Tuesday, 23 April 2013

just william; wimpy kid

Of the children's books I've been newly introduced to through parenthood, the first volume of Diary of a Wimpy Kid made me laugh a couple of times. It also pulled off the trick, which is less often achieved than you might think, of writing a novel in diary form where you don't constantly think 'no one would really write that in their diary, it's only there because it's funny to the reader', and furthermore the trick of having a narrator who unselfconsciously makes you see why he's less likeable and admirable than he thinks he is. Sadly, it was very much diminishing returns on subsequent volumes (though I have read them all, still).

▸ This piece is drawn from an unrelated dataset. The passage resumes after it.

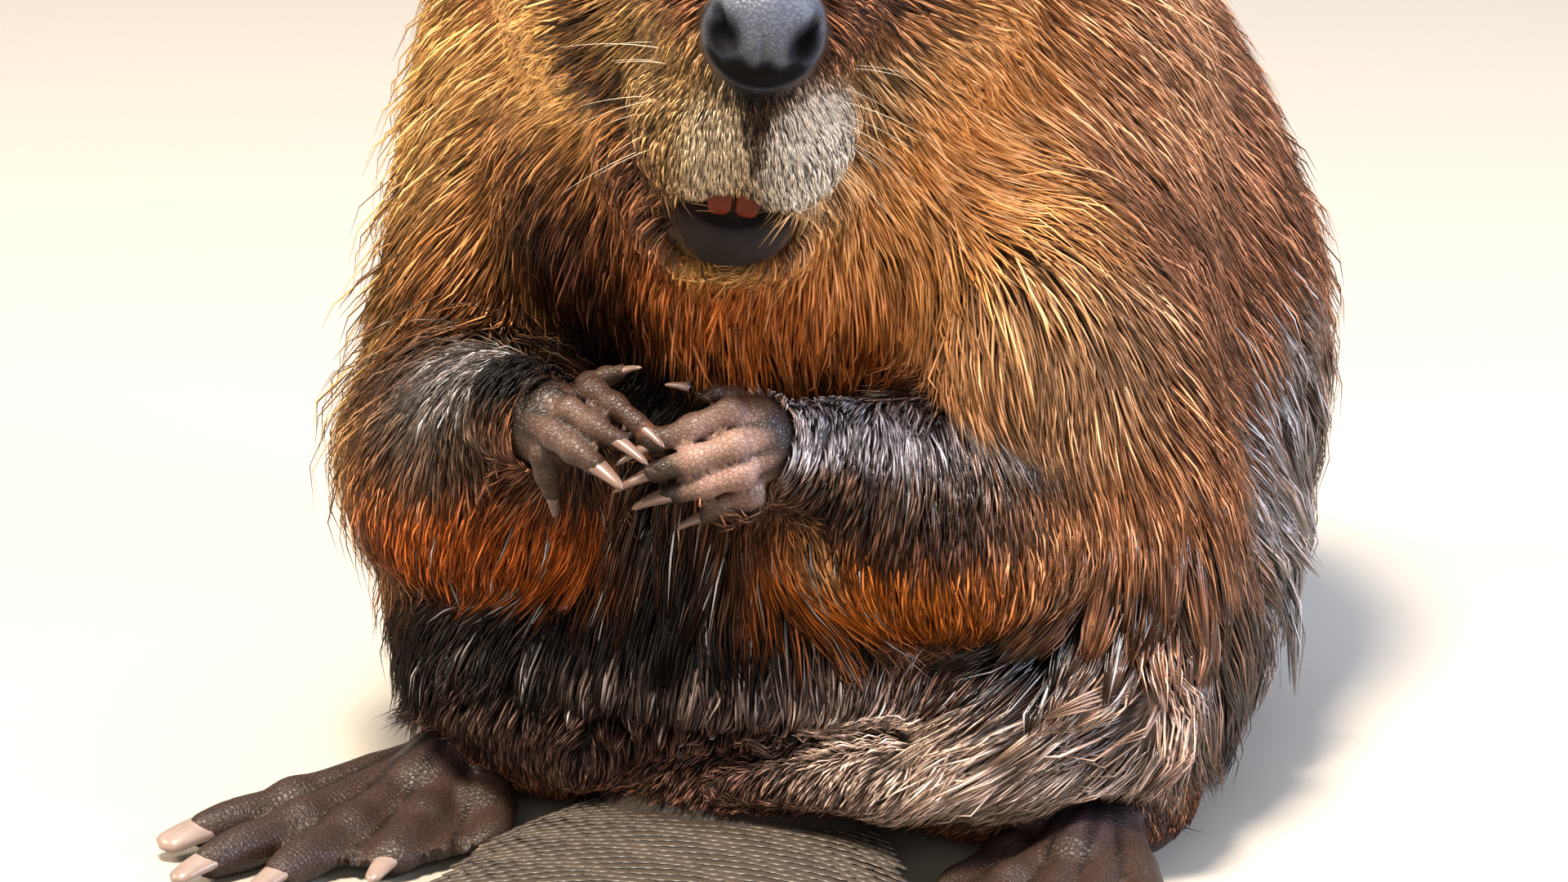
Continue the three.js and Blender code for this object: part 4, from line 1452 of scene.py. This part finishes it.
def squircle(name, centre, radii, power=0.5, rows=12, sides=20):
    """A rounded block in the head's frame, closed, made of rows of points."""
    def bent(v):
        return np.sign(v) * np.abs(v) ** power

    tilt = np.linspace(-math.pi / 2, math.pi / 2, rows + 2)[1:-1]
    angles = np.linspace(0, 2 * math.pi, sides, endpoint=False)
    x = bent(np.cos(tilt))[:, None] * bent(np.cos(angles))[None] * radii[0]
    y = bent(np.cos(tilt))[:, None] * bent(np.sin(angles))[None] * radii[1]
    z = np.repeat(bent(np.sin(tilt))[:, None], sides, 1) * radii[2]
    grid = np.stack([x, y, z], 2).reshape(-1, 3)
    verts = np.concatenate([grid, [(0, 0, -radii[2])], [(0, 0, radii[2])]]) + np.array(centre)
    outward = tube_faces(rows, sides)[:, ::-1]
    return new_mesh(name, (verts @ HEAD[0].T + HEAD[1]) * METRES, outward)


for side, label in SIDES:
    tooth = squircle(f"incisor_{label}", (side * 3.9, -62, -57.5), (3.7, 2.6, 9.5))
    tooth.data.materials.append(enamel)
    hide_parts("incisors")
    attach(tooth, "root")
    eyeball = squircle(f"eyeball_{label}", mirrored(EYE_AT, side), (EYE_RADIUS,) * 3, 1.0, 20, 32)
    eyeball.data.materials.append(eye_gloss)
    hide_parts(f"eye_{label}")
    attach(eyeball, "root")


WHISKERS, WHISKER_RADIUS, WHISKER_DROOP = 10, 0.12, 0.22


def whiskers():
    """Stiff pale hairs, each a thin tapered tube that leaves the side of the muzzle and droops."""
    rng = np.random.default_rng(SEED + 1)
    t = np.linspace(0, 1, 8)
    radii, ups = WHISKER_RADIUS * (1 - 0.7 * t), np.tile((0, 0, 1.0), (len(t), 1))
    for side, label in SIDES:
        parts = []
        for i in range(WHISKERS):
            row, column = i % 5, i // 5
            start = np.array((
                side * (19 + 1.2 * column), -66 + 4.2 * column, -20 - 6.5 * row + rng.normal(0, 1.2),
            ))
            way = np.array((side * (1.0 + 0.1 * column), 0.12 + 0.22 * column, 0.12 - 0.16 * row))
            way = way + rng.normal(0, 0.1, 3)
            way = way / np.linalg.norm(way)
            length = rng.uniform(18, 36)
            spine = start + way * (t * length)[:, None]
            spine[:, 2] -= t**2 * length * WHISKER_DROOP
            hair = swept("hair", spine @ HEAD[0].T + HEAD[1], ups, radii, radii, 5)
            hair.data.materials.append(whisker_horn)
            parts.append(hair)
        bpy.ops.object.select_all(action="DESELECT")
        for part in parts:
            part.select_set(True)
        bpy.context.view_layer.objects.active = parts[0]
        bpy.ops.object.join()
        parts[0].name = f"whiskers_{label}"
        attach(parts[0], "root")


whiskers()


# The tail's scales, in millimetres of the real animal.
SCALE_LONG, SCALE_WIDE, SCALE_HIGH = 3.9, 5.2, 0.8
SCALE_OVERLAP = 1.25
# How near the blade's rim they go, where 1 is the rim.
SCALE_EDGE = 0.955


def onto_blade(p, rounds=4):
    """Points brought onto the blade's face, and its outward direction there."""
    for _ in range(rounds):
        slope = slope_of(tail_blade, p, 0.3)
        p = p - tail_blade(p)[:, None] * slope
    return p, slope


def scale_points(top):
    """Where the scales sit: rows that arch across the tail, each row set between the ones beside it."""
    rows = int(2 * TAIL_LONG * U / SCALE_LONG)
    across = int(2 * TAIL_WIDE * U / SCALE_WIDE)
    spots = []
    for i in range(rows + 4):
        for j in range(-across // 2 - 1, across // 2 + 2):
            x = (j + 0.5 * (i % 2)) * SCALE_WIDE / U + 0.6 * math.sin(i * 2.3 + j * 1.7)
            y = -TAIL_LONG - 6 + i * SCALE_LONG / U - 0.0022 * x * x + 0.7 * math.sin(i * 1.1 + x * 0.16)
            if abs(x / TAIL_WIDE) ** TAIL_CURVE + abs(y / TAIL_LONG) ** TAIL_CURVE < SCALE_EDGE:
                spots.append((x, y, 26 if top else -2))
    p = np.array(spots, np.float32) @ tail_turn.T + np.array((*TAIL_CENTRE, 0), np.float32)
    p, slope = onto_blade(p)
    open_air = (body_field(p) > 0.5) & (p[:, 2] > (0 if top else 1.0))
    return p[open_air], slope[open_air]


def scale_tree():
    """Geometry Nodes: a flattened scale on each point, turned by the point's turn attribute and sized by the
    group's inputs with a little randomness.
    """
    tree = bpy.data.node_groups.new("tail_scales", "GeometryNodeTree")
    sockets = {}
    for label, kind, value in (
        ("Geometry", "NodeSocketGeometry", None),
        ("Scale length", "NodeSocketFloat", SCALE_LONG / 1000),
        ("Scale width", "NodeSocketFloat", SCALE_WIDE * SCALE_OVERLAP / 1000),
        ("Scale height", "NodeSocketFloat", SCALE_HIGH / 1000),
        ("Seed", "NodeSocketInt", SEED),
        ("Finish", "NodeSocketMaterial", None),
    ):
        socket = tree.interface.new_socket(label, in_out="INPUT", socket_type=kind)
        if value is not None:
            socket.default_value = value
        sockets[label] = socket.identifier
    tree.interface.new_socket("Geometry", in_out="OUTPUT", socket_type="NodeSocketGeometry")
    given = node(tree, "NodeGroupInput")
    turn = node(tree, "GeometryNodeInputNamedAttribute", {"data_type": "FLOAT_VECTOR", "Name": "turn"})
    turned = node(tree, "FunctionNodeEulerToRotation", _0=turn.outputs[0])
    rand = node(tree, "FunctionNodeRandomValue", {2: 0.86, 3: 1.12}, Seed=given.outputs["Seed"])
    half = node(
        tree, "ShaderNodeCombineXYZ",
        X=given.outputs["Scale width"], Y=given.outputs["Scale length"], Z=given.outputs["Scale height"],
    )
    scaling = {"operation": "SCALE"}
    sized = node(tree, "ShaderNodeVectorMath", scaling, _0=half.outputs[0], Scale=rand.outputs[1])
    shape = node(tree, "GeometryNodeMeshUVSphere", {"Segments": 8, "Rings": 5, "Radius": 0.63})
    spread_out = node(
        tree, "GeometryNodeInstanceOnPoints",
        Points=given.outputs["Geometry"], Instance=shape.outputs[0], Rotation=turned.outputs[0],
        Scale=sized.outputs[0],
    )
    real = node(tree, "GeometryNodeRealizeInstances", _0=spread_out.outputs[0])
    smooth = node(tree, "GeometryNodeSetShadeSmooth", _0=real.outputs[0])
    finish = node(tree, "GeometryNodeSetMaterial", _0=smooth.outputs[0], Material=given.outputs["Finish"])
    node(tree, "NodeGroupOutput", _0=finish.outputs[0])
    return tree, sockets


def grow_scales():
    """Both faces' scales, each laid along the tail with its tip a little raised, as one plain mesh a face."""
    tree, sockets = scale_tree()
    for top, label in ((True, "top"), (False, "under")):
        spots, slope = scale_points(top)
        ahead = np.tile(tail_turn @ np.array((0, -1, 0), np.float32), (len(spots), 1))
        ahead = unit(along_surface(ahead, slope) + slope * 0.1)
        side = unit(np.cross(ahead, slope))
        axes = np.stack([side, ahead, np.cross(side, ahead)], 2)
        turns = [Matrix(rows.tolist()).to_euler("XYZ") for rows in axes]
        carrier = bpy.data.meshes.new("scale_points")
        carrier.from_pydata((spots * METRES).tolist(), [], [])
        carrier.attributes.new("turn", "FLOAT_VECTOR", "POINT").data.foreach_set(
            "vector", np.array([tuple(t) for t in turns], np.float32).ravel(),
        )
        holder = bpy.data.objects.new("scale_holder", carrier)
        bpy.context.scene.collection.objects.link(holder)
        modifier = holder.modifiers.new("scales", "NODES")
        modifier.node_group = tree
        modifier[sockets["Seed"]] = SEED + (1 if top else 2)
        modifier[sockets["Finish"]] = tail_horn
        holder.data.update()
        evaluated = holder.evaluated_get(bpy.context.evaluated_depsgraph_get())
        mesh = bpy.data.meshes.new_from_object(evaluated)
        holder.modifiers.clear()
        bpy.data.objects.remove(holder)
        piece = bpy.data.objects.new(f"tail_scales_{label}", mesh)
        bpy.context.scene.collection.objects.link(piece)
        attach(piece, "root")


grow_scales()

# Camera, lights and floor. The camera looks from a turn to the animal's left and a rise, in degrees.
VIEW_TURN, VIEW_RISE, VIEW_MIDDLE, VIEW_DISTANCE = 18, 17, (-0.0148, -0.0048, 0.0984), 2.756
LIT = Vector((0, -0.05, 0.15))

camera = bpy.data.cameras.new("camera")
camera.lens, camera.sensor_width, camera.clip_start, camera.clip_end = 200, 36, 0.05, 50
viewer = bpy.data.objects.new("camera", camera)
bpy.context.scene.collection.objects.link(viewer)
bpy.context.scene.camera = viewer
turn, rise = math.radians(VIEW_TURN), math.radians(VIEW_RISE)
toward = Vector((math.sin(turn) * math.cos(rise), -math.cos(turn) * math.cos(rise), math.sin(rise)))
viewer.location = Vector(VIEW_MIDDLE) + toward * VIEW_DISTANCE
viewer.rotation_euler = (-toward).to_track_quat("-Z", "Y").to_euler()


def softbox(name, place, size, power, code):
    """A square lamp of a colour, which faces the middle of the animal."""
    light = bpy.data.lights.new(name, "AREA")
    light.size, light.energy, light.color = size, power, hex_rgb(code)
    lamp = bpy.data.objects.new(name, light)
    bpy.context.scene.collection.objects.link(lamp)
    lamp.location = place
    lamp.rotation_euler = (LIT - Vector(place)).to_track_quat("-Z", "Y").to_euler()


softbox("sun_box", (0.0, -0.85, 1.95), 0.45, 118, 0xFFF3E2)
softbox("sky_box", (0.2, 0.7, 1.7), 1.5, 28, 0xD6E4FF)
softbox("side_box", (1.8, 0.0, 0.8), 0.6, 48, 0xDCE6FF)
softbox("front_box", (0.6, -2.4, 0.9), 1.3, 17, 0xFFF6EA)
softbox("left_box", (-1.5, -0.7, 1.2), 0.5, 42, 0xFFEBD0)

bpy.ops.mesh.primitive_plane_add(size=8)
floor = bpy.context.object
floor.name = "floor"
paper, tree, shader = material("matt_paper")
set_sockets(shader, Roughness=0.9)
shader.inputs["Base Color"].default_value = (*hex_rgb(0xA8A196), 1)
floor.data.materials.append(paper)
world = bpy.data.worlds.new("studio")
bpy.context.scene.world = world
world.use_nodes = True
world.node_tree.nodes["Background"].inputs[0].default_value = (*hex_rgb(0xE4E8EE), 1)
world.node_tree.nodes["Background"].inputs[1].default_value = 0.26
bpy.context.scene.view_settings.view_transform = "Standard"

Definitely the best, however, has been Just William by Richmal Crompton. My perception of these books was coloured by the tv series from you youth, which I never saw but was aware of, and seemed populated with tedious and annoying characters. But actually reading the first volume (or at least, first volume in modern reprint series - I'm not clear on whether they reflect original publication), which I was doing at bedtimes, was a revelation. The best comparison I can make is that it was like PG Wodehouse for children; dry, witty, adult tone and vocabulary (reminded me in that regard somewhat of A Wizard of Earthsea, which felt like a book written as if for adults but with a deliberately limited vocabulary being what made it a children's book, rather than a childish tone). I'd happily read more of them.

Of course Richmal, like Harper (Lee), is one of those female authors often mistakenly thought to be male; I certainly thought that as a boy.